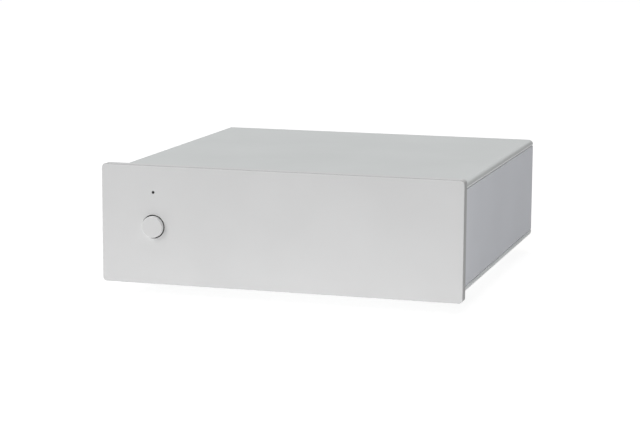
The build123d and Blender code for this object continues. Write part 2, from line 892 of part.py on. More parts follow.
def socket_nuts():
    hole = socket_barrel_radius + seat_play
    low = nut_seat_y - socket_nut_thickness
    places = socket_places.values()
    return group([hex_nut(socket_nut_width, hole, low, nut_seat_y, x, socket_z) for x in places])


def socket_washers():
    section = Circle(socket_ring_radius) - Circle(socket_barrel_radius + seat_play)
    places = socket_places.values()
    return group([run_back(Pos(x, socket_z) * section, nut_seat_y, rear_inner_y) for x in places])


# ---------------------------------------------------------------- ground terminal
def ground_post():
    tip_y = rear_y + ground_nut_thickness + ground_washer_thickness + thumb_nut_length + ground_tip_proud
    head_y = rear_inner_y - ground_head_thickness
    outline = [
        (0, head_y),
        (ground_head_radius, head_y),
        (ground_head_radius, rear_inner_y),
        (ground_post_radius, rear_inner_y),
        (ground_post_radius, tip_y - ground_tip_chamfer),
        (ground_post_radius - ground_tip_chamfer, tip_y),
        (0, tip_y),
    ]
    half = ground_tag_width / 2
    low = (ground_x - half, head_y, board_top_z)
    high = (ground_x + half, head_y + ground_tag_thickness, socket_z)
    return turned(outline, ground_x, socket_z) + block(low, high)


def ground_fixing_nut():
    hole = ground_post_radius + seat_play
    return hex_nut(ground_nut_width, hole, rear_y, rear_y + ground_nut_thickness, ground_x, socket_z)


def ground_washer():
    low = rear_y + ground_nut_thickness
    section = Circle(ground_washer_radius) - Circle(ground_post_radius + thumb_nut_play)
    return run_back(Pos(ground_x, socket_z) * section, low, low + ground_washer_thickness)


def ground_thumb_nut():
    low = rear_y + ground_nut_thickness + ground_washer_thickness
    high = low + thumb_nut_length
    neck = low + thumb_nut_neck_length
    hole = ground_post_radius + thumb_nut_play
    outline = [
        (hole, low),
        (thumb_nut_neck_radius, low),
        (thumb_nut_neck_radius, neck),
        (thumb_nut_radius - thumb_nut_chamfer, neck),
        (thumb_nut_radius, neck + thumb_nut_chamfer),
        (thumb_nut_radius, high - thumb_nut_chamfer),
        (thumb_nut_radius - thumb_nut_chamfer, high),
        (hole, high),
    ]
    nut = turned(outline, ground_x, socket_z)
    grip = PolarLocations(thumb_nut_radius, thumb_nut_grooves) * Circle(thumb_nut_groove_radius)
    return nut - run_back(Pos(ground_x, socket_z) * Sketch(children=grip), neck, high)


# ---------------------------------------------------------------- direct current inlet
def inlet_body():
    half = inlet_width / 2
    low = (inlet_x - half, rear_inner_y - inlet_length, board_top_z)
    high = (inlet_x + half, rear_inner_y, inlet_z + inlet_top)
    body = chamfer(block(low, high).edges().filter_by(Axis.Y).group_by(Axis.Z)[-1], inlet_edge_break)
    body += rod(inlet_nose_radius, rear_inner_y, rear_y, inlet_x, inlet_z)
    bore_end = rear_y - inlet_bore_depth
    body -= rod(inlet_bore_radius, bore_end, rear_y, inlet_x, inlet_z)
    return body - rod(inlet_pin_radius + seat_play, bore_end - inlet_pin_root, bore_end, inlet_x, inlet_z)


def inlet_pin():
    root = rear_y - inlet_bore_depth - inlet_pin_root
    pin = rod(inlet_pin_radius, root, rear_y - inlet_pin_setback, inlet_x, inlet_z)
    return chamfer(pin.edges().sort_by(Axis.Y)[-1], inlet_pin_chamfer)


# ---------------------------------------------------------------- setting switches in the base
def setting_places(side):
    """The X of each slider in one block."""
    first = side * setting_x - (setting_positions - 1) / 2 * setting_spacing
    return [first + slot * setting_spacing for slot in range(setting_positions)]


def setting_block(side):
    """A block of slide switches that hangs under the board and faces down through its window."""
    half = setting_length / 2
    x = side * setting_x
    low = (x - half, setting_y - setting_width / 2, setting_under_z)
    high = (x + half, setting_y + setting_width / 2, board_bottom_z)
    housing = block(low, high)
    roof_z = setting_under_z + slider_roof
    chamber_top = roof_z + slider_foot_thickness + 2 * slider_play
    for slot_x in setting_places(side):
        slot_half_x = slider_knob_width / 2 + slider_play
        slot_half_y = (slider_knob_length + slider_travel) / 2 + slider_play
        slot_low = (slot_x - slot_half_x, setting_y - slot_half_y, setting_under_z)
        housing -= block(slot_low, (slot_x + slot_half_x, setting_y + slot_half_y, roof_z))
        room_half_x = slider_foot_width / 2 + slider_play
        room_half_y = (slider_foot_length + slider_travel) / 2 + slider_play
        room_low = (slot_x - room_half_x, setting_y - room_half_y, roof_z)
        housing -= block(room_low, (slot_x + room_half_x, setting_y + room_half_y, chamber_top))
    return housing


def setting_slider(x):
    """A slider at the front end of its slot: a knob that stands out below and a foot that keeps it in."""
    y = setting_y - slider_travel / 2
    foot_z = setting_under_z + slider_roof + slider_play
    knob_low = (x - slider_knob_width / 2, y - slider_knob_length / 2, setting_under_z - slider_proud)
    knob = block(knob_low, (x + slider_knob_width / 2, y + slider_knob_length / 2, foot_z))
    foot_low = (x - slider_foot_width / 2, y - slider_foot_length / 2, foot_z)
    foot_high = (x + slider_foot_width / 2, y + slider_foot_length / 2, foot_z + slider_foot_thickness)
    return knob + block(foot_low, foot_high)


# ---------------------------------------------------------------- every sub-part, by node name
nodes = {
    "front_panel": front_panel(),
    "front_plate": front_plate(),
    "top_cover": top_cover(),
    "bottom_cover": bottom_cover(),
    "left_rail": left_rail(),
    "right_rail": right_rail(),
    "rear_panel": rear_panel(),
    "front_plate_screws": front_plate_screws(),
    "panel_screws": panel_screws(),
    "rear_panel_screws": rear_panel_screws(),
    "foot_screws": foot_screws(),
    "main_board": main_board(),
    "electrolytic_capacitors": electrolytic_capacitors(),
    "film_capacitors": film_capacitors(),
    "op_amps": op_amps(),
    "muting_relay": muting_relay(),
    "voltage_regulator": voltage_regulator(),
    "resistors": resistors(),
    "power_button": power_button(),
    "switch_plunger": switch_plunger(),
    "switch_housing": switch_housing(),
    "return_spring": return_spring(),
    "status_led": status_led(),
    "light_pipe": light_pipe(),
    "socket_contacts": socket_contacts(),
    "socket_nuts": socket_nuts(),
    "socket_washers": socket_washers(),
    "ground_post": ground_post(),
    "ground_fixing_nut": ground_fixing_nut(),
    "ground_washer": ground_washer(),
    "ground_thumb_nut": ground_thumb_nut(),
    "power_inlet_body": inlet_body(),
    "power_inlet_pin": inlet_pin(),
}
for name, (x, y) in foot_places.items():
    nodes[name] = foot(x, y)
for name, x in socket_places.items():
    nodes[name + "_shell"] = socket_shell(x)
    nodes[name + "_ring"] = socket_ring(x)
    nodes[name + "_core"] = socket_core(x)
for channel, side in (("left", -1), ("right", 1)):
    nodes["setting_block_" + channel] = setting_block(side)
    for number, x in enumerate(setting_places(side), start=1):
        nodes["slider_" + channel + "_" + str(number)] = setting_slider(x)

for name, piece in nodes.items():
    piece.label = name
    export_step(piece, "parts/" + name + ".step")
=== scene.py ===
import json
import math

import bmesh
import bpy
from mathutils import Matrix, Vector


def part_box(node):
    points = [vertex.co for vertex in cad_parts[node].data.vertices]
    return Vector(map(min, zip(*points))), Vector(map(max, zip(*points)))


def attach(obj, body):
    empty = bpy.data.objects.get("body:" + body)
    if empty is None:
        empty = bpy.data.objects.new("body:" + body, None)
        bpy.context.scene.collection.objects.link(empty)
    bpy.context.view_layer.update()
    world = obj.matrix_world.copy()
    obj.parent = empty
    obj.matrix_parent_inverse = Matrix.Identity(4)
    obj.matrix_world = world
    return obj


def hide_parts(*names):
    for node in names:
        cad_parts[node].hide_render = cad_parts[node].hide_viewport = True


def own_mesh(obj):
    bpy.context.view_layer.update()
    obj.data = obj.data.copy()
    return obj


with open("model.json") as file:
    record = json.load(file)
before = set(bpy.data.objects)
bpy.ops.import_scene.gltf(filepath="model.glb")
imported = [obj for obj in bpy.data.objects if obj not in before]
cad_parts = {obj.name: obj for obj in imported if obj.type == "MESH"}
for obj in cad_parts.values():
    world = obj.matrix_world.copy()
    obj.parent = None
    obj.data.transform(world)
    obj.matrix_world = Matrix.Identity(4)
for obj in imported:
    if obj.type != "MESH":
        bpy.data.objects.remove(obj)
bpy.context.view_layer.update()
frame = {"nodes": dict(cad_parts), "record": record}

# The look of a small silver phono preamplifier. Metres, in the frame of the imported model: +Z up, the front
# panel towards -Y, the feet on Z = 0.

NODES = frame["nodes"]
MM = 0.001


def middle(node):
    """The middle of a node's box."""
    low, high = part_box(node)
    return (low + high) / 2


PANEL_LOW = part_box("front_panel")[0]
BUTTON_AXIS = middle("power_button")
PIPE_RADIUS = 1.25 * MM
INDICATOR_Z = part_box("light_pipe")[1].z - PIPE_RADIUS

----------

_Exercise requirements_: From the line holding "for name, piece" down to the final line above, quote every line exactly and only those lines.

_Complete answer_:
for name, piece in nodes.items():
    piece.label = name
    export_step(piece, "parts/" + name + ".step")
=== scene.py ===
import json
import math

import bmesh
import bpy
from mathutils import Matrix, Vector


def part_box(node):
    points = [vertex.co for vertex in cad_parts[node].data.vertices]
    return Vector(map(min, zip(*points))), Vector(map(max, zip(*points)))


def attach(obj, body):
    empty = bpy.data.objects.get("body:" + body)
    if empty is None:
        empty = bpy.data.objects.new("body:" + body, None)
        bpy.context.scene.collection.objects.link(empty)
    bpy.context.view_layer.update()
    world = obj.matrix_world.copy()
    obj.parent = empty
    obj.matrix_parent_inverse = Matrix.Identity(4)
    obj.matrix_world = world
    return obj


def hide_parts(*names):
    for node in names:
        cad_parts[node].hide_render = cad_parts[node].hide_viewport = True


def own_mesh(obj):
    bpy.context.view_layer.update()
    obj.data = obj.data.copy()
    return obj


with open("model.json") as file:
    record = json.load(file)
before = set(bpy.data.objects)
bpy.ops.import_scene.gltf(filepath="model.glb")
imported = [obj for obj in bpy.data.objects if obj not in before]
cad_parts = {obj.name: obj for obj in imported if obj.type == "MESH"}
for obj in cad_parts.values():
    world = obj.matrix_world.copy()
    obj.parent = None
    obj.data.transform(world)
    obj.matrix_world = Matrix.Identity(4)
for obj in imported:
    if obj.type != "MESH":
        bpy.data.objects.remove(obj)
bpy.context.view_layer.update()
frame = {"nodes": dict(cad_parts), "record": record}

# The look of a small silver phono preamplifier. Metres, in the frame of the imported model: +Z up, the front
# panel towards -Y, the feet on Z = 0.

NODES = frame["nodes"]
MM = 0.001


def middle(node):
    """The middle of a node's box."""
    low, high = part_box(node)
    return (low + high) / 2


PANEL_LOW = part_box("front_panel")[0]
BUTTON_AXIS = middle("power_button")
PIPE_RADIUS = 1.25 * MM
INDICATOR_Z = part_box("light_pipe")[1].z - PIPE_RADIUS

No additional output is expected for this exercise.